Aux termes de l’article 121-2 du Code pénal, les personnes morales, à l’exclusion de l’Etat, sont responsables pénalement, des infractions commises, pour leur compte, par leurs organes ou représentants. L’infraction doit être établie en tous ses éléments sur la tête de l’organe ou représentant, personne physique. Il peut s’agir du représentant prévu par la loi ou les statuts ou une personne physique ayant reçu délégation de pouvoirs de la personne morale. Par conséquent, les infractions commises par un salarié n’ayant pas cette qualité n’engagent pas la personne morale, sauf si elles traduisent un manquement du représentant. Il est également admis que la responsabilité pénale de la personne morale peut être recherchée lorsque la faute a été commise non pas par le dirigeant de la société, mais par une personne à qui il a subdélégué ses pouvoirs : les juges correctionnels ne peuvent affirmer qu’un représentant d’une personne morale a engagé la responsabilité pénale de celle-ci qu’autant qu’ils ont constaté dans leur décision que ce prétendu représentant, soit participait au pouvoir de direction de ladite personne morale, soit était une personne physique pourvue de la compétence, de l’autorité et des moyens nécessaires ayant reçu une délégation de pouvoirs de la personne morale ou une subdélégation des pouvoirs d’une personne ainsi déléguée et que l’arrêt attaqué (Crim., 24 mai 2011, n° pourvoi 10-85426). Il faut que la subdélégation soit valable (Crim., 14 janvier 2014, n° de pourvoi 12-83082)et que la faute commise par le subdélégataire soit en relation causale avec le dommage.
En l’espèce, le directeur de la société, titulaire d’une délégation de pouvoirs titulaire d’une délégation de pouvoirs en matière de sécurité, avait subdélégué ses pouvoirs au chef de centre, par ailleurs tuteur du salarié victime, disposant, compte tenu de son niveau hiérarchique, de la compétence, de l’autorité et des moyens nécessaires pour assurer sa mission. Le manquement à l’origine de l’accident, à savoir l’absence de formation appropriée du salarié aux risques liés à l’utilisation d’une pelle mécanique, a été commis par un représentant de la personne morale, agissant pour le compte de celle-ci.

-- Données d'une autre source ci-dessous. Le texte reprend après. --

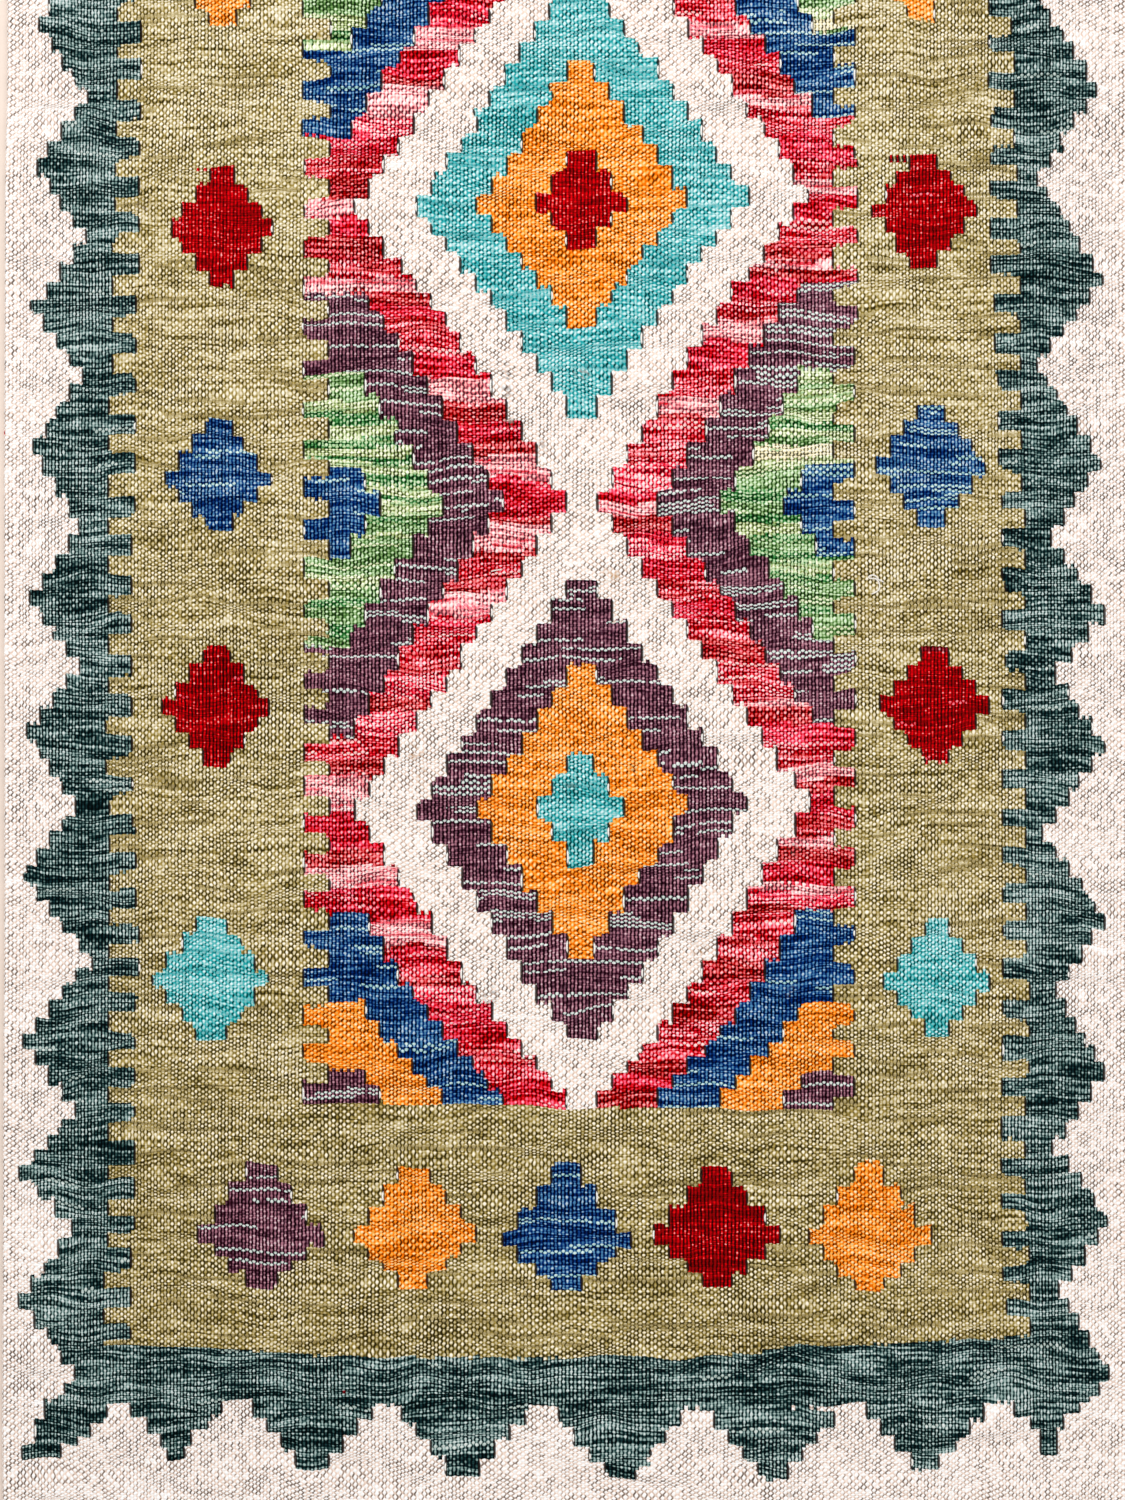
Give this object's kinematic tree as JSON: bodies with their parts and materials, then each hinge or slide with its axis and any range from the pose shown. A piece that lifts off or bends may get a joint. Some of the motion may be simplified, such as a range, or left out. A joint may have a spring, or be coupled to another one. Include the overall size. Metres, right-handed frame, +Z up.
{
  "type": "kilim rug",
  "caption": "Flat hand-woven wool kilim rug with stepped lozenges, side diamonds and a crenellated border.",
  "frame": {"origin": "on the floor, under the middle of the rug's bounding box", "axes": "+X across the rug along its wefts, +Y along its warps towards the end that lies at the top of the picture, +Z up out of the face"},
  "size_m": [0.83, 1.5, 0.0035],
  "materials": {
    "wool": "hand-spun wool in a weft-faced flat weave, matt, in several dyed colours"
  },
  "bodies": {
    "root": {"kilim": "wool"}
  },
  "joints": []
}
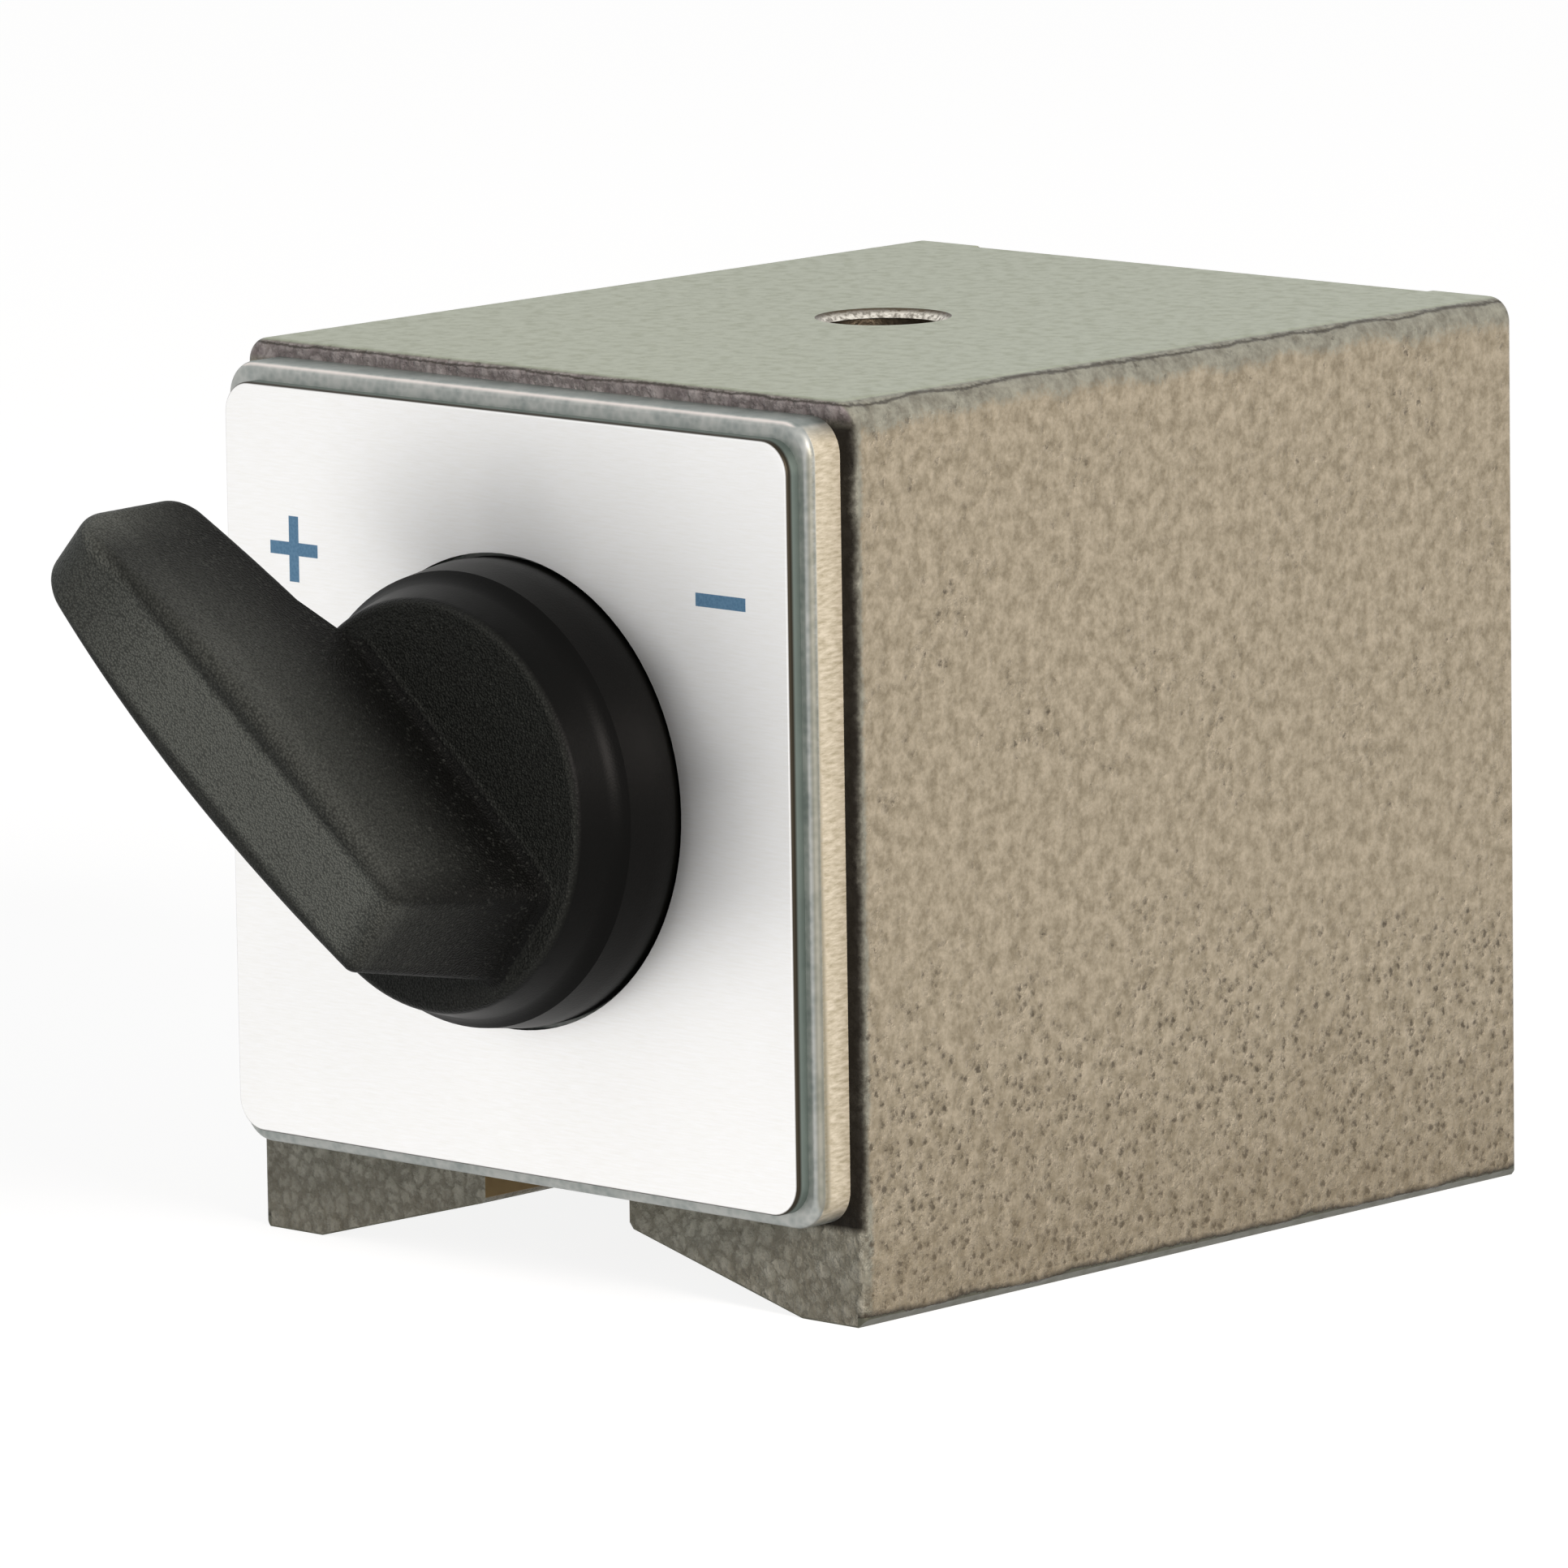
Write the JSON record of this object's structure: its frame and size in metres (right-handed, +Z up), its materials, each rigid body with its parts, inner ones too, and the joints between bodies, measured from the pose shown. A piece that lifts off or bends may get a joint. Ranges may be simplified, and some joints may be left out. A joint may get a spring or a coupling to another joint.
{
  "type": "switchable magnetic base",
  "caption": "Block-shaped magnetic base with a rotary lever on its front face, a threaded hole in the top for an arm and a V-grooved foot.",
  "frame": {"origin": "middle of the plane that the pole feet stand on, under the block's centre and under the threaded hole", "axes": "+Z up, out of the threaded hole; -Y is the front with the lever; +X to the right seen from the front"},
  "size_m": [0.05, 0.085, 0.055],
  "materials": {
    "hammer_paint": "hammered enamel",
    "zinc_steel": "zinc plated",
    "label_metal": "brushed",
    "knob_plastic": "fine grain",
    "screw_steel": "zinc plated",
    "bronze": "turned",
    "brass": "turned",
    "aluminium": "machined",
    "spring_steel": "blued",
    "cast_metal": "die cast",
    "soft_iron": "turned",
    "magnet": "ground ferrite"
  },
  "bodies": {
    "base": {"left_pole": "hammer_paint", "right_pole": "hammer_paint", "top_spacer": "hammer_paint", "bottom_spacer": "hammer_paint", "face_plate": "zinc_steel", "face_plate_screws": "screw_steel", "label_plate": "label_metal", "front_bush": "bronze", "wave_washer": "spring_steel", "stop_pin": "screw_steel", "rear_disc": "aluminium", "rear_bush": "bronze", "thrust_washer": "bronze", "rear_cover": "zinc_steel", "rear_cover_rivets": "screw_steel"},
    "rotor": {"rotor_front_cap": "cast_metal", "rotor_rear_cap": "cast_metal", "rotor_shoe_left": "soft_iron", "rotor_shoe_right": "soft_iron", "rotor_strip_upper": "aluminium", "rotor_strip_lower": "aluminium", "magnet_front": "magnet", "magnet_rear": "magnet", "rotor_tie_rivets": "screw_steel", "knob": "knob_plastic", "knob_insert": "brass", "knob_clip": "spring_steel"}
  },
  "joints": [
    {"name": "lever_turn", "type": "hinge", "parent": "base", "child": "rotor", "pos_m": [0, 0, 0.03], "axis": [0, 1, 0], "range_deg": [0, 90]}
  ]
}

Crim., 25 mars 2014, n° de pourvoi: 13-80376
Attendu qu’il résulte de l’arrêt attaqué que, pour déclarer la société Gauthey coupable de blessures involontaires et de défaut de formation pratique et appropriée à la sécurité des travailleurs, à la suite d’un accident du travail subi par M. X…, salarié sous contrat de professionnalisation qui avait été blessé alors qu’il travaillait à proximité d’une pelle mécanique utilisée sur un chantier de l’entreprise, la cour d’appel, infirmant sur ce point le jugement entrepris, retient que M. D…, directeur de la société, titulaire d’une délégation de pouvoirs en matière de sécurité, avait subdélégué ses pouvoirs à M. Y…, chef de centre, et que ce dernier, par ailleurs tuteur de M. X…, disposait, compte tenu de son niveau hiérarchique, de la compétence, de l’autorité et des moyens nécessaires pour assurer sa mission ; qu’ils en concluent que le manquement à l’origine de l’accident, à savoir l’absence de formation appropriée du salarié aux risques liés à l’utilisation d’une pelle mécanique, a été commis par un représentant de la personne morale, agissant pour le compte de celle-ci ;
Attendu qu’en l’état de ces motifs exempts d’insuffisance comme de contradiction, la cour d’appel, qui a caractérisé à la charge de la société poursuivie une faute d’imprudence et de négligence, commise pour son compte par un de ses représentants et en lien causal avec le dommage subi par la victime, a justifié sa décision sans encourir les griefs allégués ;
Qu’en effet, le salarié d’une société titulaire d’une délégation de pouvoirs en matière d’hygiène et de sécurité, et comme tel investi dans ce domaine de la compétence, de l’autorité et des moyens nécessaires à l’exercice de sa mission, est un représentant de la personne morale au sens de l’article 121-2 du code pénal, et engage la responsabilité de celle-ci en cas d’atteinte involontaire à la vie ou à l’intégrité physique trouvant sa cause dans un manquement aux règles qu’il était tenu de faire respecter en vertu de sa délégation ;
D’où il suit que le moyen doit être écarté.